Publisher: © 1943 George Allen and Unwin Ltd, GB, London.

Print-run: 2,000 copies.

Edited by George Orwell

E. M. Forster, Richie Calder, Cedric Dover, Hsiao Ch'ien and others: A Selection of English Language Broadcasts to India. Edited and with an Introduction by George Orwell.

By Daniel J. Leab:

Despite his continuing health problems, Orwell managed during 1942-43 a prodigious output. In addition to his time-consuming duties at the BBC (which included writing 15-minute commentaries, reading many of them over the air, and producing booklets and courses), he was a regular contributor of essays and reviews to the Partisan Review, the New Statesman, Tribune, and other weekly newspapers.

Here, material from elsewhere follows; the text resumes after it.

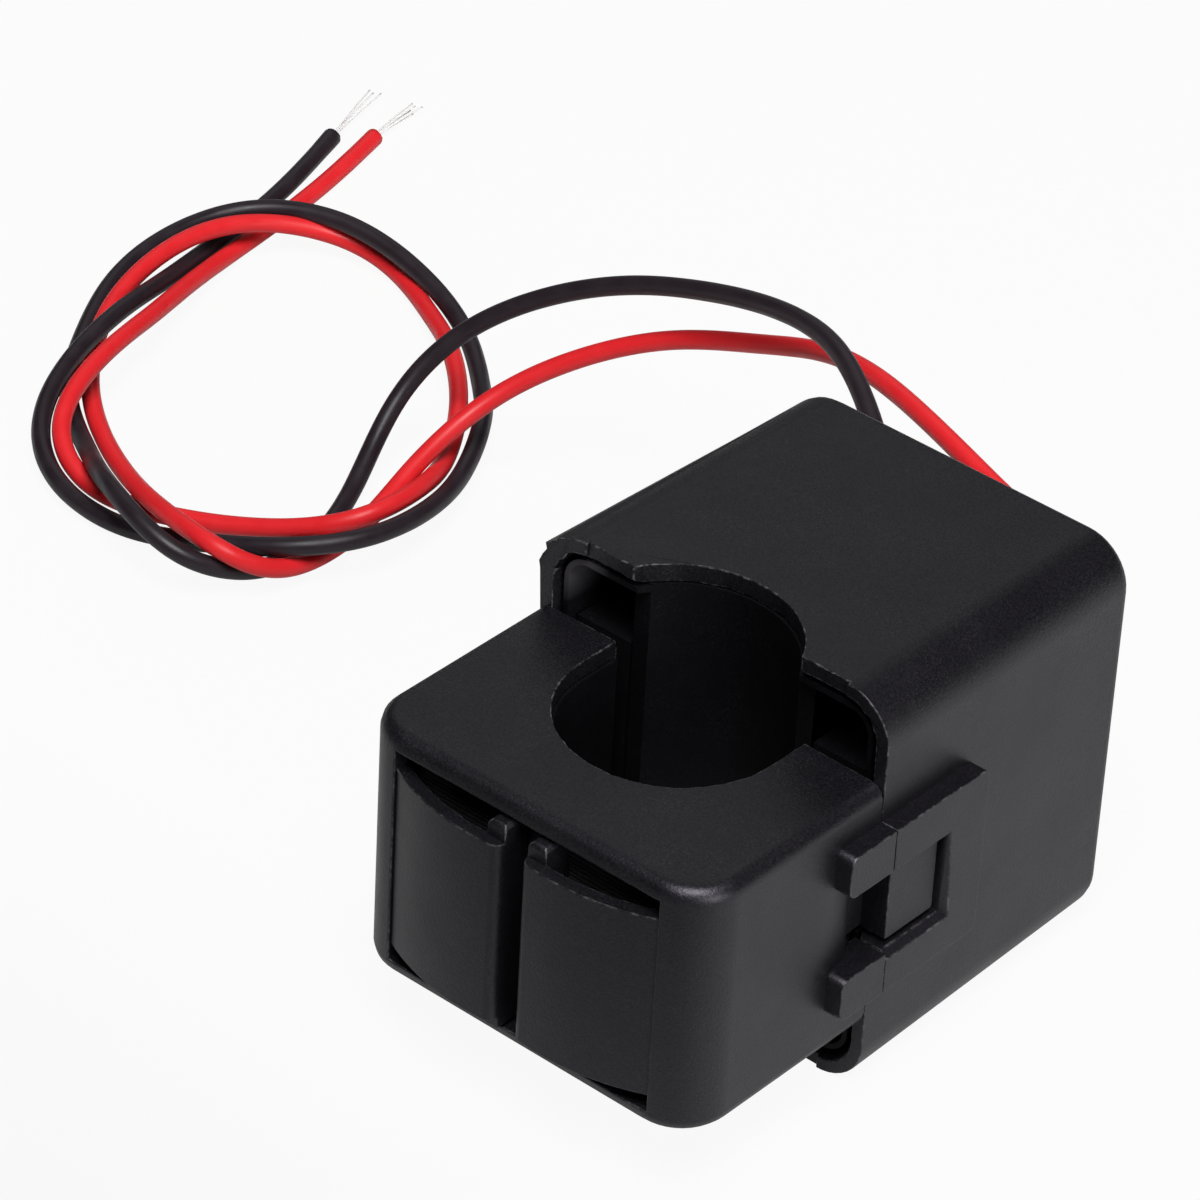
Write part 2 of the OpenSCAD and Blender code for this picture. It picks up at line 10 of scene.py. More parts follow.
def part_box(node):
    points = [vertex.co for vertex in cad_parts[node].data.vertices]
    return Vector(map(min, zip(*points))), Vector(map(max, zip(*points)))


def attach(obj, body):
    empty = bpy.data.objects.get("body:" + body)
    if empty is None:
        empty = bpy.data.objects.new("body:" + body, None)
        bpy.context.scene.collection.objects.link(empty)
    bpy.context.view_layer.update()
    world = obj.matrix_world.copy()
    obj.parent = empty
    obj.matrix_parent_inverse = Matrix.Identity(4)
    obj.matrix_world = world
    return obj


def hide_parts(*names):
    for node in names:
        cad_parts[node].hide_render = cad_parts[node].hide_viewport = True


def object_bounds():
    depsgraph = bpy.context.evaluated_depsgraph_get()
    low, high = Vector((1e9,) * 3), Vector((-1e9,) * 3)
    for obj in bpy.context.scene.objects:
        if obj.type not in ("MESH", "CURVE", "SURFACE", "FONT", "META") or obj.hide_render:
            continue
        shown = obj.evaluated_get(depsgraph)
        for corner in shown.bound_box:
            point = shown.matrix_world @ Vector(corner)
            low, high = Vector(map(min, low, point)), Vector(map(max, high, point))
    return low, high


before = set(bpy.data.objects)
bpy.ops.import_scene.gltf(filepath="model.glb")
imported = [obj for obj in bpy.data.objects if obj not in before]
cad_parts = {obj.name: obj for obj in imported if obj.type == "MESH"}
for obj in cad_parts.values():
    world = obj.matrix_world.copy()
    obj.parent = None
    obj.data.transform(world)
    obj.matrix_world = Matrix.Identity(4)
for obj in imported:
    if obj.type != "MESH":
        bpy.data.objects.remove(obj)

He also contributed to (among other publications) the Observer, Poetry London, New Road (a small Socialist annual), and the Nation (the American weekly). Talking to India, wrote Orwell, was “a representative selection... with a literary bias” of the programs broadcast to India. The approximately 2,000 copies printed of the book were sold out by 1945. Orwell's contribution, beyond the Introduction, was “The Rediscovery of Europe: Literature Between the Wars,” broadcast in March 1942 and published that same month in the Listener (the BBC magazine).